Manuel Pinho tinha a pasta da energia em 2007, tendo decidido os dois processos que estão agora sob investigação na justiça: a última versão dos CMEC e a prolongamento do prazo de exploração das barragens.

A EDP diz que foi abordada pela universidade americana para desenvolver uma parceria, com apoio financeiro, uma ação académica que desse “visibilidade aos temas das energias renováveis”. Lembrando os grandes investimentos feitos nas renováveis americanas, com a compra da Horizon em 2007, a EDP justifica assim o apoio dado para atividades de educação, investigação na energia e ambiente de 300 mil dólares anuais por quatro anos, num total de 1,2 milhões de dólares.

Na conferência de imprensa, Mexia “validou” a escolha de Manuel Pinho para dar a formação, assinalando que o ex-ministro dá aulas em várias universidades internacionais, que não são apoiadas pela EDP.

O apoio dos acionistas e o “não me demito”

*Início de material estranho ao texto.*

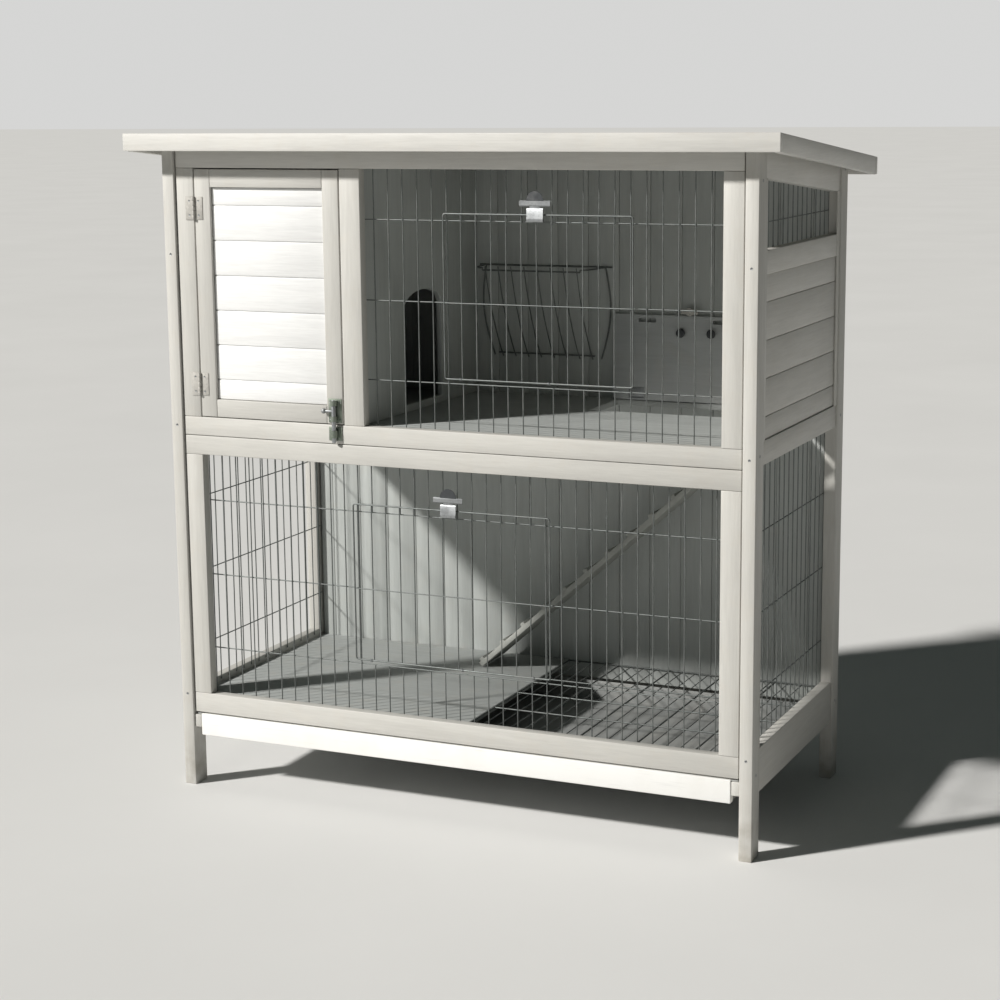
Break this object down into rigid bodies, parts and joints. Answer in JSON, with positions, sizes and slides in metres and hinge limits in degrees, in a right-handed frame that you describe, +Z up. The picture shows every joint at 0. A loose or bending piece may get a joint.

A presença de Eduardo Catroga, presidente do conselho geral e de supervisão da EDP na conferência de imprensa podia ser entendido como um sinal. Eduardo Catroga foi muito claro no apoio e solidariedade do órgão que reúne os maiores acionistas da elétrica dá à atual administração da EDP. Revelou que o conselho reuniu na segunda-feira que e que 10 membros que representam os maiores acionistas da elétrica foram unânimes na solidariedade. Já sobre a posição assumida pelos 11 membros independentes deste órgão, não foi dada informação.

Eduardo Catroga deixou avisos ao Governo e ao poder político. “Deve fazer parte da estratégia do Governo não violar contratos, sobretudo contratos que vendeu. Esperemos que este principio seja respeitado.” Mas também aqueles que avançaram com uma denúncia anónima na justiça, admitindo mesmo apresentar queixa contra terceiros.

“Não se brinca com empresas cotadas, lançando estas denúncias anónimas.”

Questionado sobre se ponderava demitir-se, António Mexia respondeu: não. O gestor está à frente da elétrica portuguesa, a maior e mais lucrativa empresa portuguesa, há mais dez anos, — foi nomeado em 2006. O mandato atual termina em 2018.